As a first idea, he thinks about just putting the fork into his leg, but this would be too easy. He is German, he comes from a civilised country, and the civilised way to suffer is through culture! So what does this German do to get a good deal of suffering? He goes to the opera and listens to some of Richard Wagner's works. Richard Wagner, this great composer from the 19th century. Even if one does not admit that he has written some of the greatest operas (or in his words: ''Musikdramen''), one can easily admit that he wrote some of the longest. The ''Ring of the Nibelungen'' alone contains about 16 hours of music and spans over four days! He has built a whole theater (the ''Festspielhaus'') originally only for this opus magnum. Until this day, only his works have been presented there (OK, this is not totally true, for two times they played Beethoven's ninth symphony. But what are two times in over 100 years?).

Nothing else than the deliberate will to suffer can explain what every year again in the hottest period of the summer there at the Festspielhaus in Bayreuth (in southern Germany) is happening. People spend hundreds of Euros to sit together with more than a thousand other people for 16 hours in summer in a theater without air condition on the simplest and most uncomfortable seats to listen to this music. Every year the directors of this festival of sorrow choose a certain number of Wagner's plays for staging (they are usually on the schedule for a few years). But it will always be a selection out of this ten plays Wagner had chosen worthy enough to be played at this venue. There will be nothing new in the nearest future (also not in the distant future. Wagner will not write any new play anymore). But every year again, there are ten thousands of people waiting for a ticket to just one of these stagings, and some are waiting for about ten years. Like I said before: The deliberate will to suffer. But is it only this suffering which motivates people that strong that they will go through all of this?

Let us take a look at maybe his most adventurous work: ''Tristan und Isolde'', this probably most emotional and most sexually charged Musikdrama of all times. You should know that singers have literally died playing the role of Tristan and conductors have literally died conducting the ''Tristan''! And there are still singers dying to play the role of Tristan, and there are still conductors dying to conduct this fine piece of art.

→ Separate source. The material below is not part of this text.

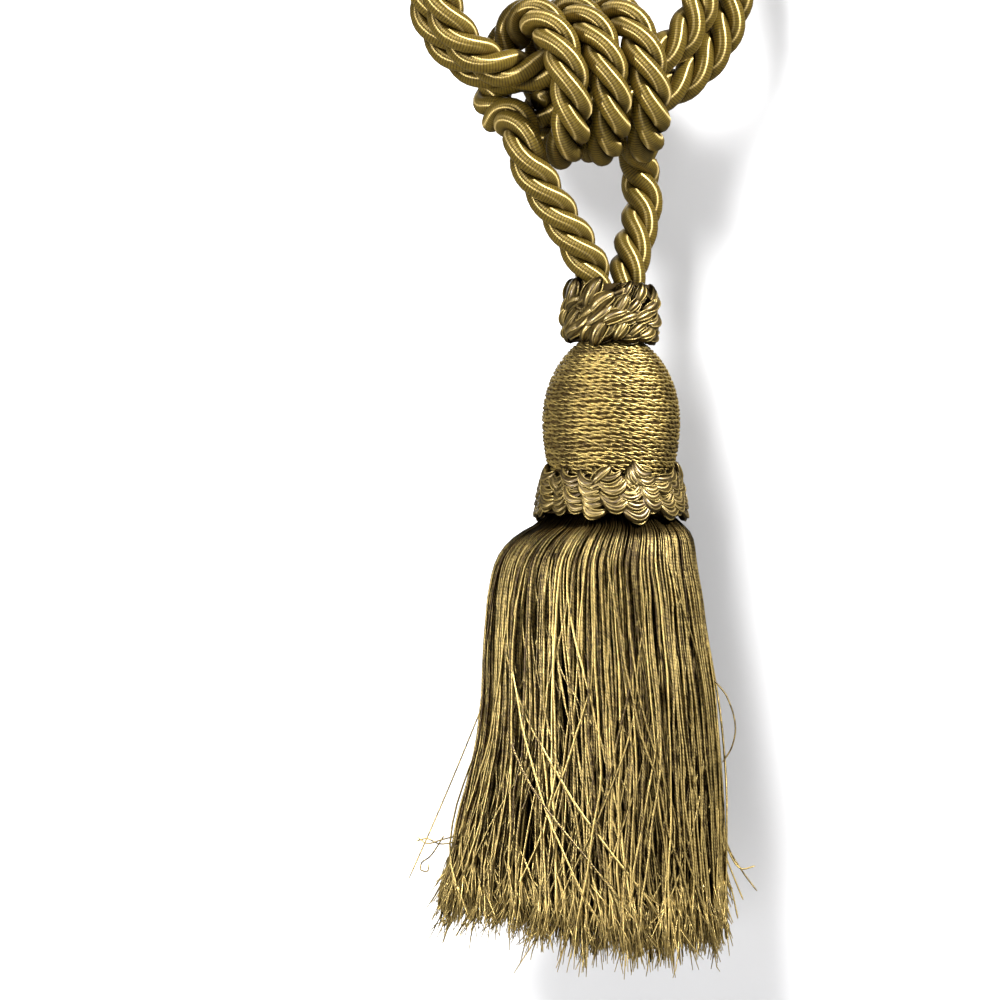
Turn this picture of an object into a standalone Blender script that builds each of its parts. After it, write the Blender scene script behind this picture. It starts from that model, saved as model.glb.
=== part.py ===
"""Curtain tieback tassel: a twisted rope loop, a coil knot and a moulded key tassel.

The tieback hangs from one hook.  The origin is the crown of that hook, where the two
bights of the embrace rope rest on it.  +Z is up, -Y is the front, lengths are in metres.
"""
import math
import random

import bmesh
import bpy
from mathutils import Vector

MM = 0.001

# ---- rope -------------------------------------------------------------------
ROPE_DIAMETER = 12.3 * MM
LAY_LENGTH = 29.5 * MM               # one full turn of a strand round the rope
STRANDS = 3
VALLEY_DEPTH = 2.0 * MM              # how far the groove between two strands sinks in
CLEARANCE = 0.3 * MM                 # air kept between pieces that touch
ROPE_PITCH = ROPE_DIAMETER + CLEARANCE
END_TAPER_LENGTH = 20.0 * MM         # the legs are squeezed where they enter the head
END_TAPER_SCALE = 0.70

# ---- coil knot --------------------------------------------------------------
COIL_CENTRE = Vector((-8.1, 0.0, -330.3)) * MM
COIL_TURN_AWAY = math.radians(20.0)  # the coil's right end points away from the front
COIL_SLOPE = math.radians(6.0)       # and a little upwards
WRAPS = 3
WRAP_SPACING = 12.75 * MM
CORE_RADIUS = ROPE_PITCH / math.sqrt(3.0)
WRAP_RADIUS = CORE_RADIUS + ROPE_PITCH + 0.2 * MM
COIL_HALF = 0.5 * WRAPS * WRAP_SPACING
CORE_FRONT = 0.5 * ROPE_PITCH        # the upper two core ropes lie side by side in depth
CORE_UP = 0.5 * CORE_RADIUS
TUCK_RADIUS = 12.0 * MM              # bend of a leg where it turns under the core

# ---- embrace rope -----------------------------------------------------------
BIGHT_RADIUS = 25.0 * MM
BIGHT_OFFSET = 6.45 * MM             # left bight in front of the hook line, right bight behind
BEND_RADIUS = 26.0 * MM              # the embrace turns up where it leaves the coil
OUTER_BEND_RADIUS = BEND_RADIUS + 14.0 * MM
LEFT_BEND = (0, 20, 40, 60, 80, 98)  # degrees turned, at the route's points
RIGHT_BEND = (0, 20, 40, 60, 80)
BIGHT_ARC = (172, 151, 130, 110, 90, 70, 50, 29, 8)

# ---- tassel -----------------------------------------------------------------
HEAD_TOP = -404.3 * MM
HEAD_WIDEST = -432.5 * MM
HEAD_BOTTOM = -450.2 * MM
HEAD_RADIUS = 20.85 * MM
HEAD_UPPER_HALF = 26.4 * MM
HEAD_LOWER_HALF = 35.0 * MM
NECK_PLUG_RADIUS = 9.0 * MM
NECK_BORE_RADIUS = 9.6 * MM
NECK_MOUTH_RADIUS = 12.1 * MM        # the bore widens upwards round both legs
NECK_BRAID_RADIUS = 14.6 * MM
NECK_BRAID_TOP = -391.0 * MM
NECK_BRAID_BOTTOM = -409.4 * MM
NECK_LOOPS = 12
BACKING_TOP = HEAD_BOTTOM - CLEARANCE
BACKING_RADIUS = 20.0 * MM
BACKING_SHOULDER = -461.7 * MM
BACKING_BOTTOM = -463.2 * MM
SKIRT_ROOT_RADIUS = 24.4 * MM
BASE_BORE_RADIUS = BACKING_RADIUS + CLEARANCE
BASE_BRAID_RADIUS = 22.6 * MM
BASE_BRAID_TOP = -446.0 * MM
BASE_BRAID_BOTTOM = -461.4 * MM
BASE_COLUMNS = 24
LOOP_BULGE = 0.9 * MM

# Skirt: (depth below the backing, half width, centre x, left fan), in millimetres.
SKIRT_PROFILE = (
    (0.0, 24.4, 0.0, 0.0),
    (12.0, 29.6, -4.4, 0.0),
    (36.0, 32.4, -4.2, 0.0),
    (62.0, 34.2, -3.0, 1.0),
    (92.0, 36.2, -2.8, 8.0),
    (132.0, 38.0, -2.4, 19.0),
)
SKIRT_FLATTEN = 0.88                 # depth of the hanging skirt against its width
SKIRT_LENGTH = 129.0 * MM
LENGTH_SPREAD = 3.4 * MM
FAN_SHORTENING = 13.0 * MM           # the left locks swing out, so they end higher
FAN_START = 0.35
LOCK_FILL = 0.76                     # share of its pitch that a lock fills
LOCK_DEPTH_FILL = 0.8                # and of its ring's depth
LOCK_TIP = 0.45
# Rings of locks: (locks, outer radius, inner radius in millimetres, bends along the length).
LOCK_RINGS = (
    (72, 24.4, 21.6, (0.09, 0.30, 0.62, 1.0)),
    (50, 20.4, 17.4, (0.09, 0.45, 1.0)),
    (28, 15.4, 11.4, (0.12, 1.0)),
)

ROPE_GOLD = (0.20, 0.14, 0.035)
YARN_GOLD = (0.36, 0.27, 0.09)
SKIRT_GOLD = (0.33, 0.24, 0.07)


def clear_scene():
    """Remove what the file opens with."""
    for item in list(bpy.data.objects):
        bpy.data.objects.remove(item, do_unlink=True)


def satin(name, colour, roughness):
    """Return a plain Principled material for one piece."""
    material = bpy.data.materials.new(name)
    material.use_nodes = True
    shader = material.node_tree.nodes["Principled BSDF"]
    shader.inputs["Base Color"].default_value = (*colour, 1.0)
    shader.inputs["Roughness"].default_value = roughness
    shader.inputs["Metallic"].default_value = 0.0
    return material


def add_piece(name, bm, colour, roughness=0.5):
    """Turn a bmesh into a named, smooth-shaded object with its own material."""
    bmesh.ops.recalc_face_normals(bm, faces=bm.faces)
    mesh = bpy.data.meshes.new(name)
    bm.to_mesh(mesh)
    bm.free()
    mesh.shade_smooth()
    mesh.set_sharp_from_angle(angle=math.radians(60.0))
    piece = bpy.data.objects.new(name, mesh)
    piece.data.materials.append(satin(name + "_finish", colour, roughness))
    bpy.context.scene.collection.objects.link(piece)
    return piece


# ---- smooth routes ----------------------------------------------------------
def catmull_rom(p0, p1, p2, p3, t):
    """Return a point of the centripetal curve between p1 and p2."""
    k1 = max((p1 - p0).length, 1e-9) ** 0.5
    k2 = k1 + max((p2 - p1).length, 1e-9) ** 0.5
    k3 = k2 + max((p3 - p2).length, 1e-9) ** 0.5
    u = k1 + t * (k2 - k1)
    a1 = p0.lerp(p1, u / k1)
    a2 = p1.lerp(p2, (u - k1) / (k2 - k1))
    a3 = p2.lerp(p3, (u - k2) / (k3 - k2))
    b1 = a1.lerp(a2, u / k2)
    b2 = a2.lerp(a3, (u - k1) / (k3 - k1))
    return b1.lerp(b2, (u - k1) / (k2 - k1))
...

After Tristan and Isolde accidentally took a love potion instead of poison (which would have taken them out of their misery but was changed by Isoldes friend Brangäne), they decide to make their lives even more complicated by beginning to love each other desperately. She is engaged to this old but friendly king Marke, who is by the way at the same time Tristan's boss. And you can imagine that this is not the best constellation to provide a good base for a happy work relationship. When Tristan and Isolde meet again in the second act, they cannot hold on to their love anymore and hump each other's bones (but not before they finished some serious talking). Of course they get caught. Tristan's jealous little coworker following the name of Melot gave it away.

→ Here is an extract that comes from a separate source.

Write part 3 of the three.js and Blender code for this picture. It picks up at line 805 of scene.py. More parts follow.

Until this moment, Wagner actually composed pure sex in terms of music. Even more (or should I probably say less?), he composed a ''coitus interruptus'' (to rephrase the thought of Stephen Fry). Hearing this will really make you shiver and dissolve in desire. Wagner must have had a real hard-on while writing this music. Unfortunately for Tristan, the only bodily fluid flowing at this moment was his own blood. He was injured by Melot. That takes us to the third act. Tristan is hiding back at his house in the countryside. With him is his friend Kurwenal. You can now get out a pack of napkins. What now follows for about an hour are waves over waves of winy, slimy self-pity. Starting to tell the whole rotten story from the beginning while he is slowly dying (you will find yourself in the place of wishing him a faster death), Tristan is dragging himself over the stage from the left to the right, from the right to the left, from the left to the right, from the... (again, you get the picture). He is waiting for Isolde to give him a last vow of love, so he can die happily (what the hell!).

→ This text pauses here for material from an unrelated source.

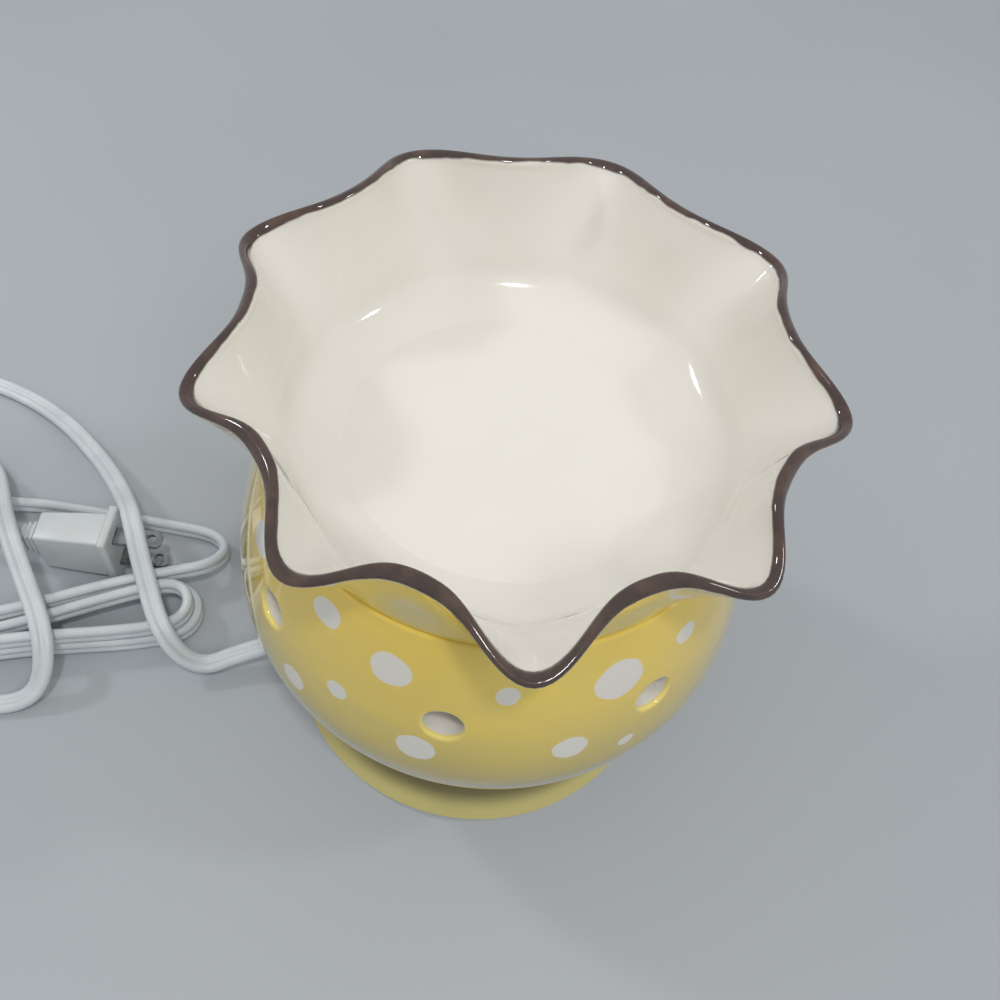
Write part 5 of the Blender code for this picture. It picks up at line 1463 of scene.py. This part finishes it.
shell_outer = [(2.9 * MM, SHELL_LOW), (SHELL_OUT - 0.4 * MM, SHELL_LOW)]
shell_outer += wall_up(SHELL_OUT - 0.12 * MM, SHELL_LOW + 0.4 * MM, SHELL_TOP, 0.3 * MM)
shell_inner = wall_up(SHELL_IN + 0.13 * MM, SHELL_LOW + 0.6 * MM, SHELL_TOP, 0.3 * MM)[::-1]
brass_shell = turned("screw_shell_rolled", shell_outer + shell_inner
                     + [(2.9 * MM, SHELL_LOW + 0.6 * MM)], 60, ring=True)
threaded(brass_shell, SHELL_LOW + MM, SHELL_TOP - MM, 0.12 * MM, SHELL_IN - 0.2 * MM)
rivet = rod("shell_rivet", 1.1 * MM, 37.5 * MM, SHELL_LOW + 0.3 * MM, 24)
placed(rivet, Matrix.Translation((RIVET_X, 0.0, 0.0)))
dressed(joined([brass_shell, rivet]), "base", "brass", "screw_shell")

# %% The bulb
BULB_LOW, BULB_TOP = 48.9 * MM, 65.9 * MM
BULB_R = 5.9 * MM
GLASS_R, GLASS_WALL = 15.0 * MM, 0.8 * MM
NECK_R = 4.75 * MM
STEM_R, STEM_TIP_R = 2.2 * MM, 1.3 * MM
HALF_SPAN, LOOP_HIGH = 4.5 * MM, 8.5 * MM  # of the filament

bulb_outer = [(4.5 * MM, BULB_LOW), (5.35 * MM, BULB_LOW + 1.6 * MM)]
bulb_outer += wall_up(BULB_R - 0.22 * MM, BULB_LOW + 1.9 * MM, BULB_TOP - 1.5 * MM, 0.25 * MM)
bulb_outer += [(BULB_R, BULB_TOP - 1.2 * MM)]
bulb_outer += arc((BULB_R - 0.2 * MM, BULB_TOP - 0.2 * MM), 0.2 * MM, 0, 90, 3)
bulb_inner = [(5.05 * MM, BULB_TOP), (5.05 * MM, BULB_LOW + 2.4 * MM),
              (4.1 * MM, BULB_LOW + 0.4 * MM), (2.5 * MM, BULB_LOW + 0.4 * MM),
              (2.5 * MM, BULB_LOW)]
cap = turned("bulb_cap_threaded", bulb_outer + bulb_inner, 60, ring=True)
threaded(cap, BULB_LOW + 1.9 * MM, BULB_TOP - 1.5 * MM, 0.2 * MM, BULB_R - 0.5 * MM)
dressed(cap, "bulb", "brass", "bulb_cap", angle=50.0)

neck_low = BULB_TOP - 3.0 * MM
neck_top = neck_low + 7.0 * MM
waist_r = NECK_R + MM
globe_z = neck_top + math.sqrt(GLASS_R ** 2 - waist_r ** 2)
globe_end = math.degrees(math.asin(waist_r / GLASS_R)) - 90
glass_outer = arc((0.0, globe_z), GLASS_R, 90, globe_end, 30)
glass_inner = arc((0.0, globe_z), GLASS_R - GLASS_WALL, globe_end, 90, 30)
flare_out = bent(glass_outer[-1], (waist_r - 0.6 * MM, neck_top - 0.8 * MM),
                 (NECK_R, neck_top - MM), (NECK_R, neck_low + 2.4 * MM), 8)[1:]
flare_in = bent((NECK_R - GLASS_WALL, neck_low + 2.4 * MM), (NECK_R - GLASS_WALL, neck_top - MM),
                (waist_r - 1.4 * MM, neck_top - 0.6 * MM), glass_inner[0], 8)[:-1]
neck_end = [(NECK_R, neck_low), (NECK_R - GLASS_WALL, neck_low)]
glass = turned("bulb_envelope", glass_outer + flare_out + neck_end + flare_in + glass_inner, 72)
dressed(glass, "bulb", "clear_glass", "bulb_glass", angle=60.0)

stem_low, stem_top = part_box("bulb_stem")
tip_z = stem_top.z - STEM_TIP_R
stem_profile = [(0.0, stem_low.z), (STEM_R, stem_low.z), (STEM_R, BULB_TOP)]
stem_profile += bent((STEM_R, BULB_TOP), (1.3 * MM, BULB_TOP + 2 * MM),
                     (1.1 * MM, BULB_TOP + 4 * MM), (1.1 * MM, tip_z), 10)[1:]
stem_profile += arc((0.0, tip_z), STEM_TIP_R, 0, 90, 6)
dressed(turned("bulb_stem_glass", stem_profile, 36), "bulb", "clear_glass", "bulb_stem",
        angle=50.0)

loop = ((0.0, 0.0), (0.1, 0.12), (0.7, 0.35), (1.0, 0.7), (0.6, 1.0), (0.0, 0.82),
        (-0.6, 1.0), (-1.0, 0.7))  # shares of the half span and of the height
loop_route = [Vector((x * HALF_SPAN, 0.0, stem_top.z + CLEAR + z * LOOP_HIGH)) for x, z in loop]
filament_line = smooth_route(loop_route, 0.3 * MM)
filament = swept("filament", filament_line, round_section(0.3 * MM, 8))
dressed(filament, "bulb", "tungsten", "bulb_filament")

# %% [markdown]
# ## Felt pads
# Four felt pads keep the glaze off the table. Felt is soft, so each pad bulges between two
# rounded edges. One is turned and the others are copies of it.

# %% Felt pads
PAD_R = 2.1 * MM
pad_profile = [(0.0, 0.0)] + arc((PAD_R - PAD_HEIGHT / 2, PAD_HEIGHT / 2), PAD_HEIGHT / 2,
                                 -90, 90, 8) + [(0.0, PAD_HEIGHT)]
pad = turned("pad_1", pad_profile, 32)
pads = [pad] + [copy_of(pad, f"pad_{i}", Matrix.Identity(4)) for i in (2, 3, 4)]
for i, piece in enumerate(pads):
    low_corner, high_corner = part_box(f"foot_pad_{i + 1}")
    spot = (low_corner + high_corner) / 2
    placed(piece, Matrix.Translation((spot.x, spot.y, low_corner.z)))
    dressed(piece, "base", "felt", f"foot_pad_{i + 1}")

# %% [markdown]
# ## Last step
# The lead is a free cord. Here the selection is only cleared, in object mode.

# %% Clear the selection
fresh_start()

And in the end there she is, singing her last aria, the ''Liebestod'' (love death) and finally dies together with Tristan.......... And this music and these final words make up for everything that was before, for every time you thought during the first act: ''Come on guys, do not talk that much, get it on.'', for every time you thought during the second act: ''Seriously guys, it's simple, get it on, you do not have to talk that much.'' (OK, there they finally were getting some action), for every time you thought during the third act: ''Die man, die! Please, finally die right now!''. It makes up for everything beyond that, it is pure beauty. It is dissolution of yourself in music, the forgetting of all suffering, it is freedom. It is pure solitude, transcendence, fear, love, it is nothing and everything.

You will find yourself exhausted in the best possible way and you wish to suffer again. You want to go through all these stages again to finally be free again. And you will. I find these moments in all the other works of Richard Wagner: ''Der fliegende Holländer'', ''Tannhäuser'', ''Lohengrin'', ''Die Meistersinger'', ''Parsifal'' and of course the ''Ring''. But you should try it yourself, there is always a theater around which will play some Wagner. Feel free to become free!

So in the end, I like to suffer this way. Does it make me more German? No, by no means. Beauty has nothing to do with nationality, it is universal and at the same time just personal. I am human, I am just looking for something nice in life and if it takes a couple of hours of suffering, I am fine with that. Is this real suffering? No, of course it is not, it is opera and real life is not an opera.